HAVING managed to escape the confines of Chevening, the 115-room mansion he begrudgingly shares with fellow Tories Boris Johnson and David Davis, arch Brexit-backer Liam Fox has revealed something of a skeleton schedule for Britain’s as yet unrealised divorce from the EU.
The newly minted international trade secretary, reanimated after five years in the political cryo chamber, said, during a whistle-stop three-day tour of the US, that he expects the Brexit dust to be settled by 2020 and that the UK will, in all probability, not form a customs union with its soon-to-be ex.
Speaking to the Wall Street Journal, the avid Atlanticist, who was the least popular candidate in last month’s Conservative leadership race, also suggested that Article 50 will not be invoked until early 2017, echoing Theresa May’s hesitance at immediately unleashing negotiations.
For those rabid Brexiteers wondering why the delay, and suspicious that Westminster may yet find a way to subvert the referendum results, Fox spelled out that the UK is hoping to garner some measure of its post-EU economic alliances before pressing the button on Article 50.
EU rules prevent the UK from negotiating substantial trade treaties with other nations until the country has left the union, while potential partners such as the US, Canada, and Australia are waiting to see the precise nature of Britain’s relationship with the EU before making commitments.
“The first thing is to dispel the idea that Britain leaving the European Union was somehow an anti-free market decision,” Fox said as he put forth his post-Brexit vision. “In fact it was the reverse: in my view, it was about Britain becoming a much more outward-looking country.”

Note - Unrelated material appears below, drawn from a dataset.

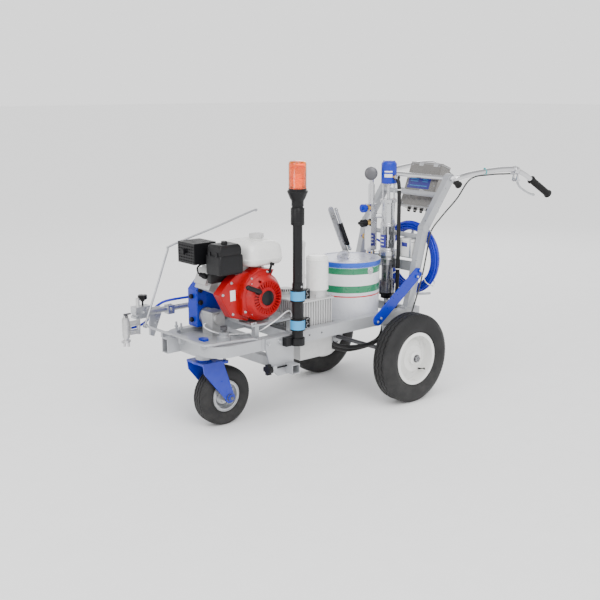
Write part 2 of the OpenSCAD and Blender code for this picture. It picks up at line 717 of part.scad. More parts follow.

Fox’s Atlantic adventure is specifically aimed at projecting economic confidence and reassuring American investors that the UK is open for business, flexible and willing to sacrifice protectionism in favour of a neo-liberal model boasting a shrunken public sector and lax regulations.
The US has been pushing both the UK and EU towards accepting a proposed free-trade agreement known as TTIP, which, although temporarily scuppered by vehement opposition in France and across the continent, would presumably form the bedrock of any UK-US trade deal.
TTIP would demand the elimination of all trade tariffs and regulatory barriers to the free flow of big business, with unhelpful hurdles such as environmental, health or banking regulations being made subservient to the whims and financial appetite of American and European corporations.
It would also significantly undercut the last vestiges of sovereign power, spuriously revered by Fox and his allies, by insisting that the government open up the NHS and other public institutions to American companies, who could even sue the UK in international courts if policies affect their profits.
This may seem a strange and contradictory stance for a British minister to support but Liam Fox has a chequered and controversial history as a governmental middleman coupling various businessmen, lobbyists and neoconservative strategists together under an Atlanticist agenda.
In 1997 he founded the Atlantic Bridge Research and Education Scheme, which had Margaret Thatcher as its honorary president and other Tory luminaries, including Michael Gove and George Osborne, on its advisory panel, joined by an assortment of American politicians and lobbyists.
Although officially a charity, The Atlantic Bridge was found to be chiefly composed of lawyers, lobbyists and other corporate vultures working on behalf of the weapons, oil, pharmaceutical and gambling industries, and it collapsed under the weight of public scrutiny and tabloid scandal in 2011.
At the time Fox was described as a “spider at the heart of a tangled neocon web” by Lord Oakeshot, who accused his project of abusing its charity status to siphon off taxpayer funds in order to promote a corporatist agenda with NHS liberalisation and energy deregulation as its key objectives.
Although Theresa May is portrayed as an ardent pragmatist with the character to secure a relatively fair and painless exit from the EU, British citizens would do well to beware the covert machinations of her colleague Dr Fox, a proven ideologue with a dangerous conviction in his ideas.
Unless we want to effectively replace the EU framework with an Atlanticist free-trade agreement along the lines of TTIP, with all of the anti-democratic and political subservience to market supremacy that entails, then it is essential that a close eye is kept on Liam Fox and his foreign adventures.